# IMPORTANT.....please sign!



## Ipswichbabe (May 17, 2005)

http://petitions.pm.gov.uk/spermdonors/

/links


----------



## olivia m (Jun 24, 2004)

Dear Ipswichbabe
I'm sorry that whoever started this petition seems to feel that the answer to the shortage of sperm or egg donors lies in going back to anonymous donation.  The law was not changed in order to deny couples or individuals the chance to have a child, it was changed to give choices to those people most affected by donor conception...the people who result from it.  As things stood before the change, they were the only ones not to have any choices at all and to have knowledge of one half of their genetic background denied to them as a result.  If all UK clinics had prepared for the change and put in place recruitment practices aimed at a new sort of donor (as did places like Manchester Fertility Services) then the shortage of sperm would have been a blip rather than the crisis is has been.  Sadly most clinics put their heads in the sand and then cried foul...blaming the change in the law for their failure to change the way they recruit.  Luckily many clinics are now starting to recruit again and surprise, surprise, not finding it too difficult.  With regard to egg donation, sadly many clinics just assumed that no-one would donate altruistically after the law change and started sending people abroad without even trying to continue to recruit in this country.
Of course having to wait for donated eggs or sperm adds to the considerable heartache of infertility and that cannot be a good thing, but can it be right that supply of gametes is put before the needs of donor conceived people to make a choice to know about where they have come from?  I don't think so.
Olivia


----------



## snagglepat (Sep 13, 2004)

I've had a look at the petition and have decided not to add my name as the request is just not clear enough for me.
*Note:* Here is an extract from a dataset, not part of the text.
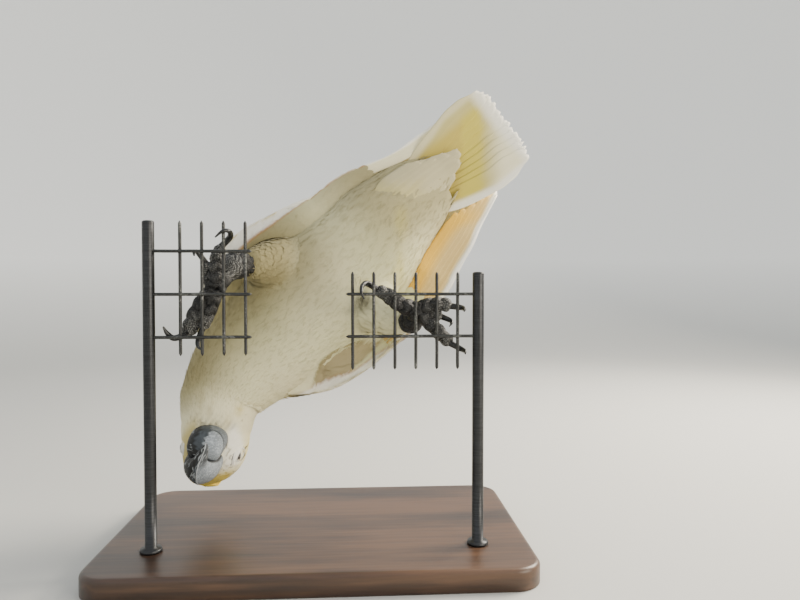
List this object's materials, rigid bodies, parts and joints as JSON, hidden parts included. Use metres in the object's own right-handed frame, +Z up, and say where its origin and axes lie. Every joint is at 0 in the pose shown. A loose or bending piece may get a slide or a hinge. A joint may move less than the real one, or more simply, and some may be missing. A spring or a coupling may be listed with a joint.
{
  "type": "lesser sulphur-crested cockatoo",
  "caption": "Life-size still model of a white cockatoo hanging head down by its feet on two cut squares of wire mesh, on a plain stand.",
  "frame": {"origin": "middle of the underside of the stand's base", "axes": "+Z up; +X towards the bird's right foot and tail; -Y towards the mesh that it grips and the viewer"},
  "size_m": [0.2795, 0.156, 0.3096],
  "materials": {
    "plumage": "soft matte feathers",
    "crest_feathers": "soft matte feathers",
    "bill": "worn horn, half gloss",
    "eye": "wet gloss",
    "foot_skin": "scaly matte skin",
    "claw": "polished horn",
    "mesh_wire": "weathered dark coat on welded wire",
    "rod_steel": "satin black",
    "base_wood": "dark stained, satin"
  },
  "bodies": {
    "root": {"head": "plumage", "neck": "plumage", "eye_left": "eye", "eye_right": "eye", "bill_upper": "bill", "bill_lower": "bill", "crest": "crest_feathers", "trunk": "plumage", "tail": "plumage", "wing_left": "plumage", "flight_left": "plumage", "wing_right": "plumage", "flight_right": "plumage", "thigh_left": "plumage", "foot_left": "foot_skin", "claw_left_1": "claw", "claw_left_2": "claw", "claw_left_3": "claw", "claw_left_4": "claw", "thigh_right": "plumage", "foot_right": "foot_skin", "claw_right_1": "claw", "claw_right_2": "claw", "claw_right_3": "claw", "claw_right_4": "claw", "perch_mesh_left": "mesh_wire", "perch_mesh_right": "mesh_wire", "stand_rod_left": "rod_steel", "stand_rod_right": "rod_steel", "stand_base": "base_wood"}
  },
  "joints": []
}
Review and do what exactly? Change the situation back to anonymous only? Change it to something more like the American system where donors can choose whether they want to be anonymous or ID release? Or as Olivia has said, put a system in place that requires clinics to have some kind of donor recruitment process? 

I do think that lobbying on this is a good idea but to simply ask for a review with no indication of why or with what purpose in mind (to improve donor numbers? reduce them?) isn't actually that helpful. Just my 2p worth. 

Gina.


----------



## Fifebloke (Jan 18, 2006)

I agree with Gina.  We need to support an identified solution, not just complain.

(Mine's was thruppence)

David


----------